Airplanes are not the ideal places to watch movies, but on a recent trip to Singapore I found myself riveted to the little screen. Days later, on the flight back to Manila, I watched it again. The movie is Two Lovers, co-written and directed by the American James Gray. Like his previous film We Own The Night, Two Lovers is set in Brighton Beach and driven by an extraordinary performance by Joaquin Phoenix.
There’s always been something off-kilter about Joaquin Phoenix, a wildness barely under control. He can play sweet and gentle, but you know he can snap at any moment.
At the start of Two Lovers Leonard has already snapped and is trying to put his life back together. It’s a difficult process made more painful by the fact that he’s among people who only want what’s best for him. When we first see him he’s jumping into the ocean with a bag of dry-cleaning. He lets himself sink for a few moments, then starts swimming back up.
The beauty of Phoenix’s performance is that we don’t have to know the full details of Leonard’s breakdown: we can read them in his face.
Gray lets us feel the spaces around Leonard: the chill of late autumn and early winter, the overheated apartment where Leonard lives with his parents, (Why are buildings in America always overheated?
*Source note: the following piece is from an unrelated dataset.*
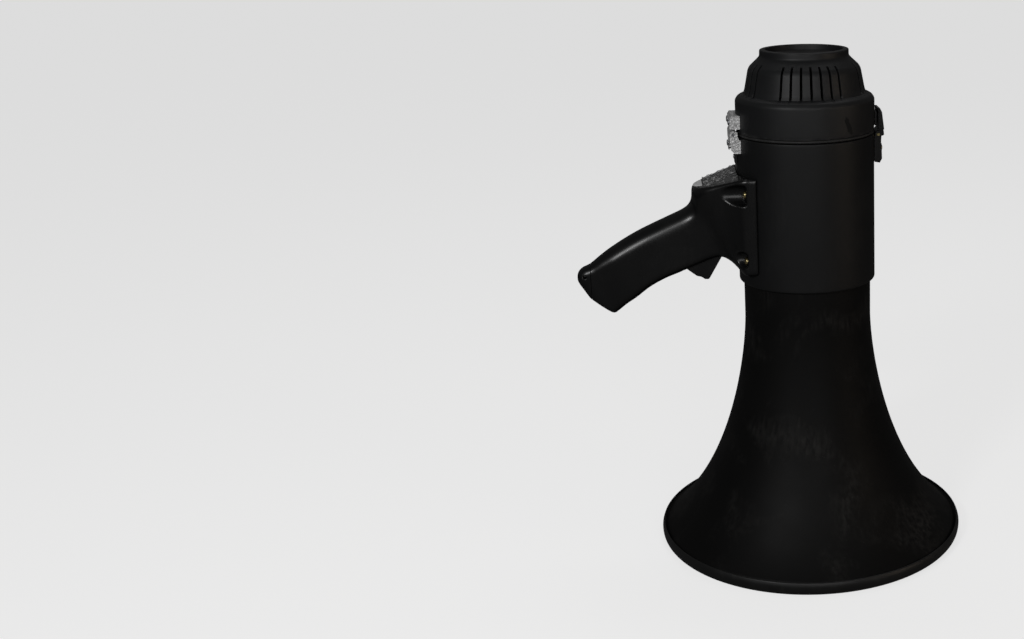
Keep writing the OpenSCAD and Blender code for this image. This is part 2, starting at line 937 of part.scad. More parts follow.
module volume_pot() {
    color("#5c6670") {
        translate([wheel_at[0] - 4, wheel_at[1] - 8.5, wheel_at[2] - 4.5])
            cube([8, 6, 9.4]);
        translate([wheel_at[0], wheel_at[1] + 1.9, wheel_at[2]])
            rotate([90, 0, 0])
                cylinder(r = 1.5, h = 5, $fn = 32);
    }
}

module mode_switch() {
    color("#8a8d90")
        translate([switch_at[0] - 1.6, switch_at[1] - 1.4, 272.6])
            rotate([0, -panel_slope, 0])
                cube([3.4, 2.8, 6.2]);
}

module protective_film() {
    color("#9da0a2", 0.5)
        panel_slab(1.6, 0.3, 1);
}

bell();
bell_rim();
reflector();
reflector_disc();
throat_tube();
reflector_screws();
driver_frame();
driver_diaphragm();
voice_coil();
driver_top_plate();
driver_magnet();
driver_pole();
body_shell();
body_screws();
circuit_board();
board_spacers();
board_screws();
transformer();
capacitors();
heat_sink();
battery_tray();
batteries();
battery_springs();
battery_contacts();
rear_cap();
cap_seal();
mic_cover();
mic_mount();
mic_capsule();
hinge_body_leaf();
hinge_cap_leaf();
hinge_pin();
hinge_body_screws();
hinge_cap_screws();
latch_base();
latch_lever();
latch_pin();
latch_rivets();
latch_keeper();
strap_plate();
strap_rivet();
grip_left();
grip_right();
grip_screws();
saddle_screws();
butt_cap();
trigger();
trigger_pin();
trigger_spring();
trigger_switch();
control_panel();
panel_end();
volume_wheel();
volume_pot();
mode_switch();
protective_film();
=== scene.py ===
"""Handheld megaphone: the looks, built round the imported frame."""

import json
import math

import bmesh
import bpy
from mathutils import Matrix, Vector


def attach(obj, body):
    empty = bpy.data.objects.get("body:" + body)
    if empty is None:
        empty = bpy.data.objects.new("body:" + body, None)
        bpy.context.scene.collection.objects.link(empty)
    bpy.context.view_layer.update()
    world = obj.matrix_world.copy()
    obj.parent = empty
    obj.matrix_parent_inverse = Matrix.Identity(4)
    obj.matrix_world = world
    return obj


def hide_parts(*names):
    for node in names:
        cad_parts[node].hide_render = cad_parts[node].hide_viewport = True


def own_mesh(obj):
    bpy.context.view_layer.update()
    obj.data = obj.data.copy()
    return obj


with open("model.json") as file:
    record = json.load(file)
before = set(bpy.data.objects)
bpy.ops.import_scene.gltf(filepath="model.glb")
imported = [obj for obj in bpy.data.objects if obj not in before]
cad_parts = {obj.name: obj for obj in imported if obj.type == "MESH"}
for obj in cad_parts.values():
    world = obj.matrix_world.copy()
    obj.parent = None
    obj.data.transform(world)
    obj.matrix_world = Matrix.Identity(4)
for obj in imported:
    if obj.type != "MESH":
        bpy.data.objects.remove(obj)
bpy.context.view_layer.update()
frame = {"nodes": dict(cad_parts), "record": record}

MM = 0.001
TURN = 2 * math.pi
scene = bpy.context.scene
SLOT_OF = {s["node"]: s["material_slot"] for s in frame["record"]["subparts"]}
BODY_OF = {n: b for b, ns in frame["record"]["behaviour"]["bodies"].items() for n in ns}

# ---- Camera ----

CAMERA_TURN = math.radians(-6.6)
CAMERA_TILT = math.radians(17.8)
CAMERA_ROLL = math.radians(0.855)
CAMERA_DISTANCE = 0.948
CAMERA_HEIGHT = 0.4724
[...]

You have to do a striptease when you come in from the cold), the smell of cooking in the halls and stairwells (I just know it’s kasha).
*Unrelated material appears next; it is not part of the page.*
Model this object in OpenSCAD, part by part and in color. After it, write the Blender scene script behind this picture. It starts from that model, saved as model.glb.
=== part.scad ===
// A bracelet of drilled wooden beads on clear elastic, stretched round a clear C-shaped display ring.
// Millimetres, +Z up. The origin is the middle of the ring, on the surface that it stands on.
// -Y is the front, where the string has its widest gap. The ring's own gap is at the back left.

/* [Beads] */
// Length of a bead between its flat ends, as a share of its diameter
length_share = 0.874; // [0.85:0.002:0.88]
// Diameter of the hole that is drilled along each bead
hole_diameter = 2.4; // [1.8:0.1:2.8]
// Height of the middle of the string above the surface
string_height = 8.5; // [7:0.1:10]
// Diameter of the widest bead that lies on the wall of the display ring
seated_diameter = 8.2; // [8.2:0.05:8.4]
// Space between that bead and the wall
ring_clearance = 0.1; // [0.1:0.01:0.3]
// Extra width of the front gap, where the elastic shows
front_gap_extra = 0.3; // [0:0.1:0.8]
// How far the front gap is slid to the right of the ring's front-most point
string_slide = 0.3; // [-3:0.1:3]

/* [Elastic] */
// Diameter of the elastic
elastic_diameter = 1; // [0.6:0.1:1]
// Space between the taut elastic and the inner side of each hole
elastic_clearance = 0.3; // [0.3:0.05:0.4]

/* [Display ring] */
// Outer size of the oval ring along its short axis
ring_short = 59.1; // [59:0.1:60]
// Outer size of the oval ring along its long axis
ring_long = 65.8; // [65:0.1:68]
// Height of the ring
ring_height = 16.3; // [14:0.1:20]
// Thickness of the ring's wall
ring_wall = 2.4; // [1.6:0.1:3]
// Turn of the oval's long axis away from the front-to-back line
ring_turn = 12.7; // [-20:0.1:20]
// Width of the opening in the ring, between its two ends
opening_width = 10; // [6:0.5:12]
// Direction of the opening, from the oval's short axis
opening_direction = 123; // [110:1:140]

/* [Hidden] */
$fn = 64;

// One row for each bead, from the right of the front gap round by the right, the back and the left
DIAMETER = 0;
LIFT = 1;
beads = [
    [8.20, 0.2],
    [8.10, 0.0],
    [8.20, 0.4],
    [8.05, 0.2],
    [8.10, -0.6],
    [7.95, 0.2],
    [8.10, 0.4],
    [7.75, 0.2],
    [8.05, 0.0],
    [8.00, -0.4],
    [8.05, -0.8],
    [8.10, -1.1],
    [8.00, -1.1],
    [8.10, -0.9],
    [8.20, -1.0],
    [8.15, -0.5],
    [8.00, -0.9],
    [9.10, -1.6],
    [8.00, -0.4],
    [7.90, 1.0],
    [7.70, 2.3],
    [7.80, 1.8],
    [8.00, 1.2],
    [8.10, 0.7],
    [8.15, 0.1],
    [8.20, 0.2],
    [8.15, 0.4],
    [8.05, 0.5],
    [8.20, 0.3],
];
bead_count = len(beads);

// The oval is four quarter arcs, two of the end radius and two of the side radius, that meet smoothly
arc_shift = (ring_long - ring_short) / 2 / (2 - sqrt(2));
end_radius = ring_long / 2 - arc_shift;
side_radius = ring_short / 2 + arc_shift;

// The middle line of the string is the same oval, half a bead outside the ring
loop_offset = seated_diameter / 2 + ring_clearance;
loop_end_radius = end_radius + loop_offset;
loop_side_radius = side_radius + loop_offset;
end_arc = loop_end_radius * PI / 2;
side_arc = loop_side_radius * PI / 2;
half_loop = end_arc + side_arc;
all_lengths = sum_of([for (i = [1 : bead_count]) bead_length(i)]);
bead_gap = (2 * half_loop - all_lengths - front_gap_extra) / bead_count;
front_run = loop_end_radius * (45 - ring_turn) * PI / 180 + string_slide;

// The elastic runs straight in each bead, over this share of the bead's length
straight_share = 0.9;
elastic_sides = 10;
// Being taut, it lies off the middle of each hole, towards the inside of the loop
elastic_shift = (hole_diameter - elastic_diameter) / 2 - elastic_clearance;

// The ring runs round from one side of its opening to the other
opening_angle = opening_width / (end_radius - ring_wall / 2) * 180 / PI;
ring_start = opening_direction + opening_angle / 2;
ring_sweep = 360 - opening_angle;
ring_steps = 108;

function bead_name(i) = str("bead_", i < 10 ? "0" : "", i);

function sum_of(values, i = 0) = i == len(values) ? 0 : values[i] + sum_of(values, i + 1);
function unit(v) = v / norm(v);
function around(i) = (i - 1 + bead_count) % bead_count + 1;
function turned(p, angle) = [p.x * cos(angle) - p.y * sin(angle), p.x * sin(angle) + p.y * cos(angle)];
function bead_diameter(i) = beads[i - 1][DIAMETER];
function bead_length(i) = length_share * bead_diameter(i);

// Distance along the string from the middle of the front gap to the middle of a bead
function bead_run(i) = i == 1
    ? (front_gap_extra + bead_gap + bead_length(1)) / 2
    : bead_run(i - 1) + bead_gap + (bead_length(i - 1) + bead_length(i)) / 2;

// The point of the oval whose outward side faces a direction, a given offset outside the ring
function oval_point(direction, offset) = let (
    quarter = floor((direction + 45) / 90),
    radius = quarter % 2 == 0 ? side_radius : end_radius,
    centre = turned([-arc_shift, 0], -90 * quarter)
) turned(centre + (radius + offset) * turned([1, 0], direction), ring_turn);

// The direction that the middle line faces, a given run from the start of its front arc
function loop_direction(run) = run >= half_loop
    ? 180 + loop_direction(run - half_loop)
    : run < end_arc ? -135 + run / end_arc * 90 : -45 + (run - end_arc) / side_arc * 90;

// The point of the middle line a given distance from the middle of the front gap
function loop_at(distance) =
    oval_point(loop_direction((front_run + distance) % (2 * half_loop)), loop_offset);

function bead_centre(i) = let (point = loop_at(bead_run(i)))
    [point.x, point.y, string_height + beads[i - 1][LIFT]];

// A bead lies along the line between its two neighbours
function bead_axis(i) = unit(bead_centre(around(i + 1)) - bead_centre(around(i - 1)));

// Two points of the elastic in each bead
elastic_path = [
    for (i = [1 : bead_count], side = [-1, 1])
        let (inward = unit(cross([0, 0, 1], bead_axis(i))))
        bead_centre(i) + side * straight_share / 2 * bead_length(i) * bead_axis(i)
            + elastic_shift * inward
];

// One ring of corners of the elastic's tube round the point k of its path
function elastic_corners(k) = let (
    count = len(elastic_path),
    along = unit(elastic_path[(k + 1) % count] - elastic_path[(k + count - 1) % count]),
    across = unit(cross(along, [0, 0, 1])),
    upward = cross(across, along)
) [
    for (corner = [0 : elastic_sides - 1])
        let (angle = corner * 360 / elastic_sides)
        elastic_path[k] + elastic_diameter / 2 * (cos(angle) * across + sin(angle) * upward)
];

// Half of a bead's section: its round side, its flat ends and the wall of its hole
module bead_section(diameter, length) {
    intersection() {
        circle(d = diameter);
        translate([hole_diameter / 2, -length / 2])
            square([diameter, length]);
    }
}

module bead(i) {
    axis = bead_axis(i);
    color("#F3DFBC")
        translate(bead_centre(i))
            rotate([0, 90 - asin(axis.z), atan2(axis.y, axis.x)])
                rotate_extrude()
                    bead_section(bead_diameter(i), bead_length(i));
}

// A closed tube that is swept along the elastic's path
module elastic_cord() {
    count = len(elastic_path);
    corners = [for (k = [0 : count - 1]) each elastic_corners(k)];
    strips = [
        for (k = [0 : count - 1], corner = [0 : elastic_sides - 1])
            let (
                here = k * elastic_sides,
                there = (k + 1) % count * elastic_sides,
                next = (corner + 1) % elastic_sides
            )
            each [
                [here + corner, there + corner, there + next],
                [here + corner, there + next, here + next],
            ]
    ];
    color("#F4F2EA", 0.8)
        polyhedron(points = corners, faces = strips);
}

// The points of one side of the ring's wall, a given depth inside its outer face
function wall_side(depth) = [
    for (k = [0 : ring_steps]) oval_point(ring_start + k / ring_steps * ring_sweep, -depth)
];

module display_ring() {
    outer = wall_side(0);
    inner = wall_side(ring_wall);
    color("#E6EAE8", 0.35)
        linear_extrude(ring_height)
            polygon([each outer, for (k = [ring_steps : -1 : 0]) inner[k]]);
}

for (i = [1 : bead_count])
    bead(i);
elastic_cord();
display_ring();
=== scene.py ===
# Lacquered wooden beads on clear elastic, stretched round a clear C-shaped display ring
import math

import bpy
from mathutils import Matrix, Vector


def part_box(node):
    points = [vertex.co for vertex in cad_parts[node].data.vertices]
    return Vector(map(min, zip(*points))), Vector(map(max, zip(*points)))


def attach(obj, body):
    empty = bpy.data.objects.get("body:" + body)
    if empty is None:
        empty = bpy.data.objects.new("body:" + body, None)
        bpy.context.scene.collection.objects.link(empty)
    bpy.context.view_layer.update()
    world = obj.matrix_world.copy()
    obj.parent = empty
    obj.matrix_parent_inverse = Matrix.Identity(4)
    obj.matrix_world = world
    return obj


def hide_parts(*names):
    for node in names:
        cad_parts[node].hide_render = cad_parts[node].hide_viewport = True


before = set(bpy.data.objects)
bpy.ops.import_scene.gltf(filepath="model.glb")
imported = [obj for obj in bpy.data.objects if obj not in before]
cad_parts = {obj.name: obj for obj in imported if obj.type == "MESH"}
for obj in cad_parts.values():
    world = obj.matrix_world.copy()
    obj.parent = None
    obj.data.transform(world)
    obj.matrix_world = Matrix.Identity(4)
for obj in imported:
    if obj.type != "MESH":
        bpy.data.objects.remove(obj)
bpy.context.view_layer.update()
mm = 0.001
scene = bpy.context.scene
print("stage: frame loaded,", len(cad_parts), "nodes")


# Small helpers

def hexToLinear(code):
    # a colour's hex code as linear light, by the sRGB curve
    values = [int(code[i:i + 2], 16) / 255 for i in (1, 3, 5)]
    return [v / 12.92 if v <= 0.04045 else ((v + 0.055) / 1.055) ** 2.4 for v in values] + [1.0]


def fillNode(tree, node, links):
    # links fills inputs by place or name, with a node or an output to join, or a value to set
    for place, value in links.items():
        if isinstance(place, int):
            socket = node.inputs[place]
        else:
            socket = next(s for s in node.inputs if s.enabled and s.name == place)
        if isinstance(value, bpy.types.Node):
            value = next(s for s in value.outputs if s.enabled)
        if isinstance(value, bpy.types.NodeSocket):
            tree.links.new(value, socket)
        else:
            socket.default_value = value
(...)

Leonard squelches in, dripping wet, trying to avoid his mother who immediately asks him what happened. Leonard’s mother is played by Isabella Rossellini; she is still the most beautiful woman on the screen but she conceals it to show us a warm, overprotective mother.
Leonard’s father (Moni Moshonov) has a more practical approach to the Leonard problem: he’s merging his dry-cleaning business with a larger competitor so his son’s financial future will be secure. This is one of the rare movies in which the anxious, interfering parents are not treated as caricatures — you know they have reason to worry.
Then Leonard meets two girls. The first is Sandra (Vinessa Shaw), the daughter of his father’s new business partner. It’s an obvious setup, but they try to please the folks. Shortly afterwards Leonard meets a new neighbor, Michelle (Gwyneth Paltrow). Both are attractive, but Sandra has a quiet beauty that grows on the viewer, while Michelle, the golden blonde, stops traffic. Immediately you see that Sandra the uncool one (favorite movie: The Sound of Music) is genuine, and Michelle is trouble. You also know that Leonard will fall for Michelle because that’s how people are. We are drawn to trouble.
Here lies the other strength of Two Lovers: its portrayal of the classic Pretty Girl. We all know her — the one who’s had people falling all over her from birth, who always has her way. Gwyneth Paltrow is so perfectly cast, she doesn’t have to do anything: she wreaks havoc just by existing. She’s not exactly evil, just very much aware of her power over people.
Sandra makes no secret of liking Leonard; Michelle knows that he likes her, but she strings him along. She’s the type of girl who calls at 1 a.m. crying over her boyfriend and asking you to come over because she’s so depressed and might hurt herself. When you rush over, she’s laughing with her boyfriend. Later she will utter the line: “I think of you as a brother.”
Like a princess in a fairy tale Michelle lives across the courtyard and Leonard can see her through his window. As Hannibal Lecter pointed out, you desire what you see. Leonard desires Michelle, and more than that, he wants to save her. He thinks that if he can save her, he can save himself.
There’s a palpable sadness about Two Lovers — not the weight of depression, but of longing. We’re looking at the world through Leonard’s eyes. He wishes the situation were different; he struggles to be normal and at peace. He wants to love and take care of another human being. Leonard is a good guy trying to do right by everyone.
Gray and Phoenix quietly rope us into the Save Leonard club. We want him to be happy because if he can be happy, there’s hope for the rest of us.